Lusaka – The DRC andZambia hope to finalise a feasibility study for the joint 1,200MW Luapula Hydro Power Plant this month, with construction expected to start in 2022.
The project is backed by the African Development Bank, the World Bank and the German Development Bank. The DRC and Zambia signed an MoU on the power plant in 2015 and they had hoped to start construction in 2020 but a combination of technical and financial challenges, and the outbreak of the COVID-19 pandemic, has slowed progress.
Power utilities Snel of the DRC and Zesco of Zambia are the project developers.
Zesco director of generation Mr Fidelis Mubiana told The Southern Times Business that, “We are meeting this month-end to finalise the full feasibility study and later select a contractor to give us the give us the full project design.”
Both the DRC and Zambia are part of the Southern African Power Pool (SAPP).
“We are hoping to have it commissioned by 2022 so that we can cut down on the energy deficit in the region,” Mr Mubiana added.
SAPP Co-ordination Centre head Engineer Stephen Dihwa had earlier told this publication that, “As the project co-ordinators, together with the two countries involved, we want to reach a point where a decision has to be made, whether the Luapula Hydro Power Plant is a project worth pursuing or not.

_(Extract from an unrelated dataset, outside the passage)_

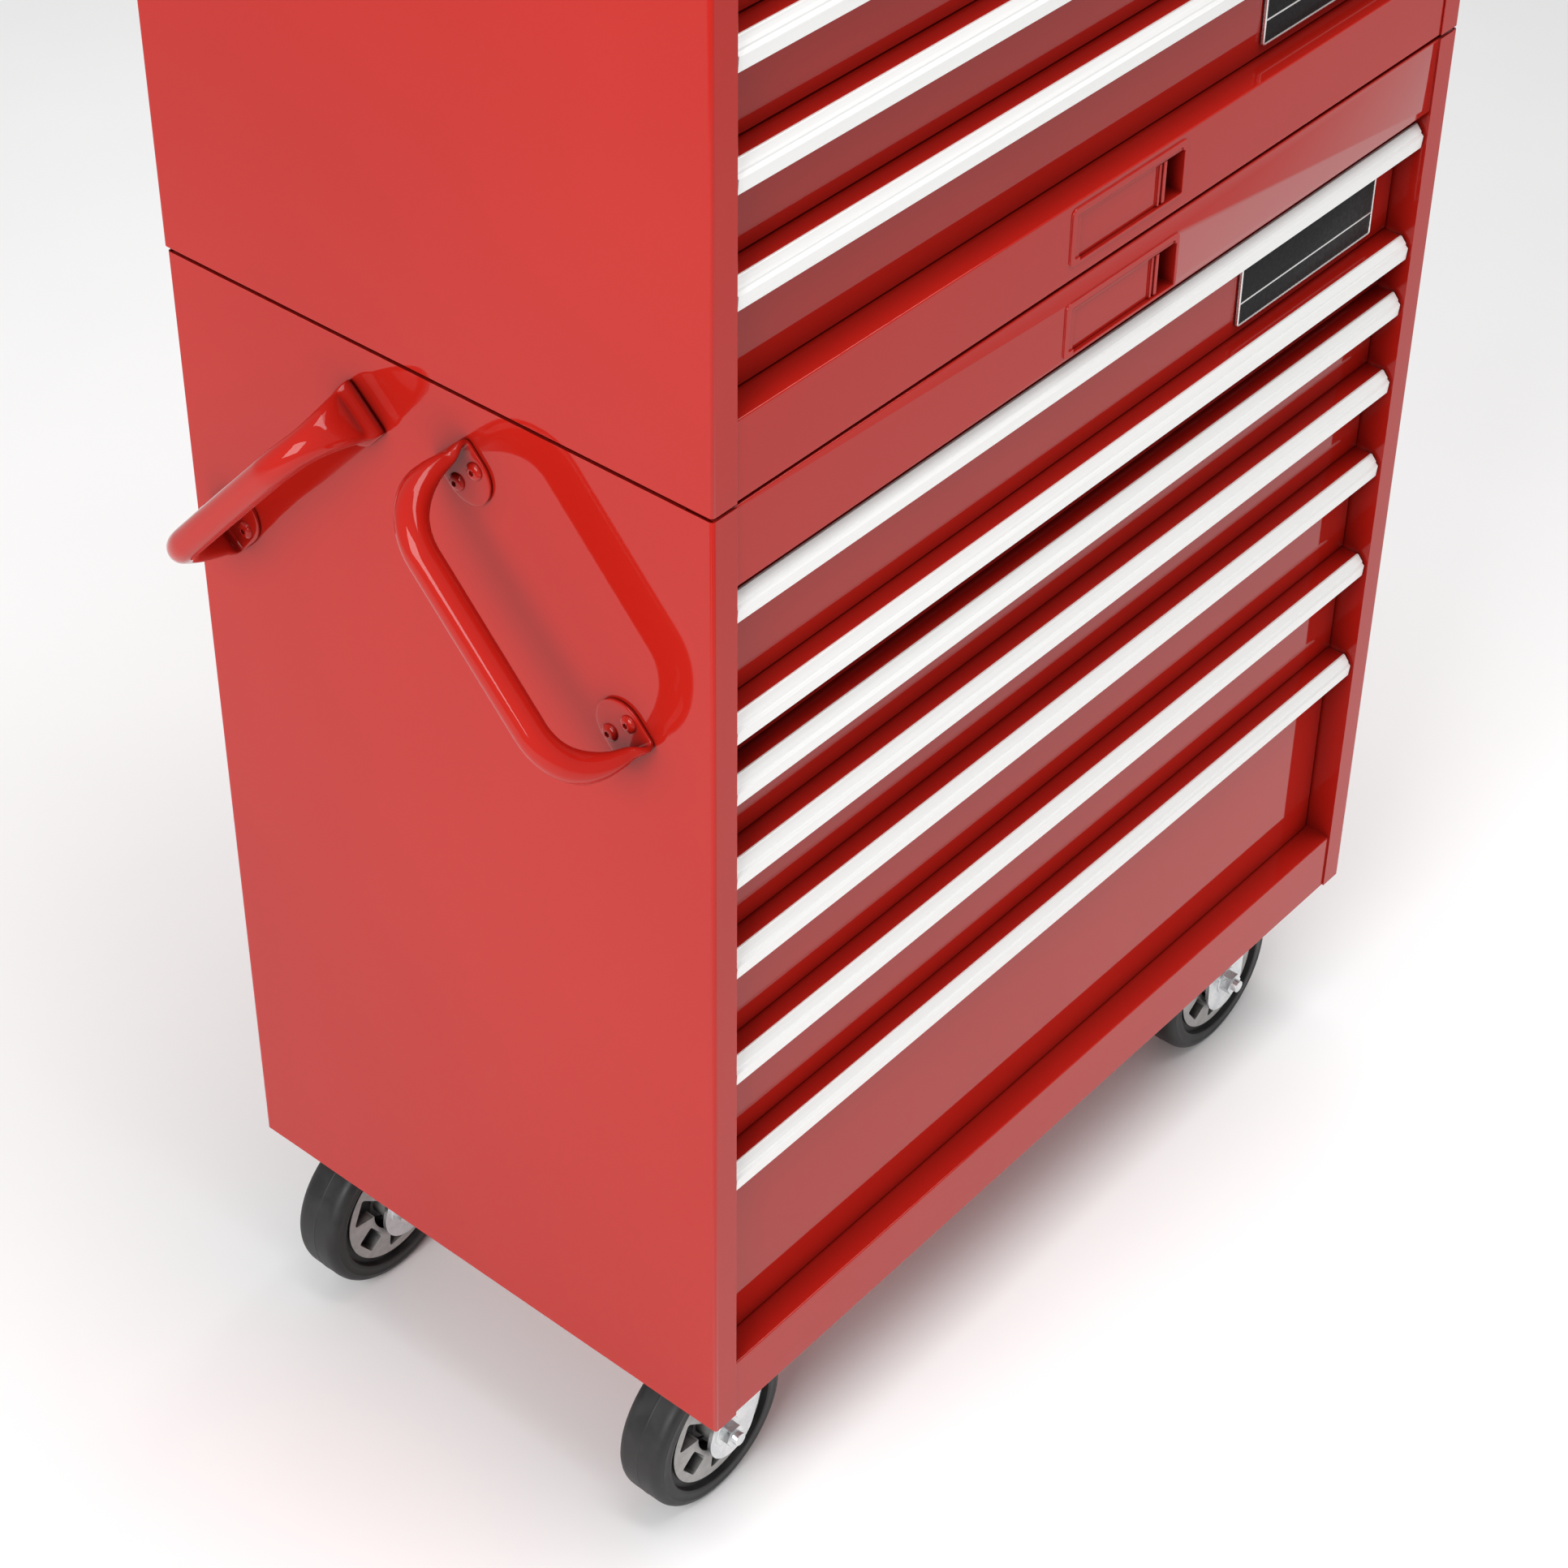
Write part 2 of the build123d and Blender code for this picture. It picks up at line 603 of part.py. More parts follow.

“We are at that stage where we want to understand the possibilities of this project, because projects like these might look good on the surface, yet there are some cracks inside. One of the reasons why we go through such phases when preparing for a hydro project is because hydro has become a bit sensitive hence the need to look into everything before commencing the project.
“Due to drought, Zambia is one of the SADC countries that are not doing well in terms of producing enough power to meet the needs of their country. DRC is doing well, yes, their power generation capacity goes up and down but they are not doing bad in terms of power generation.”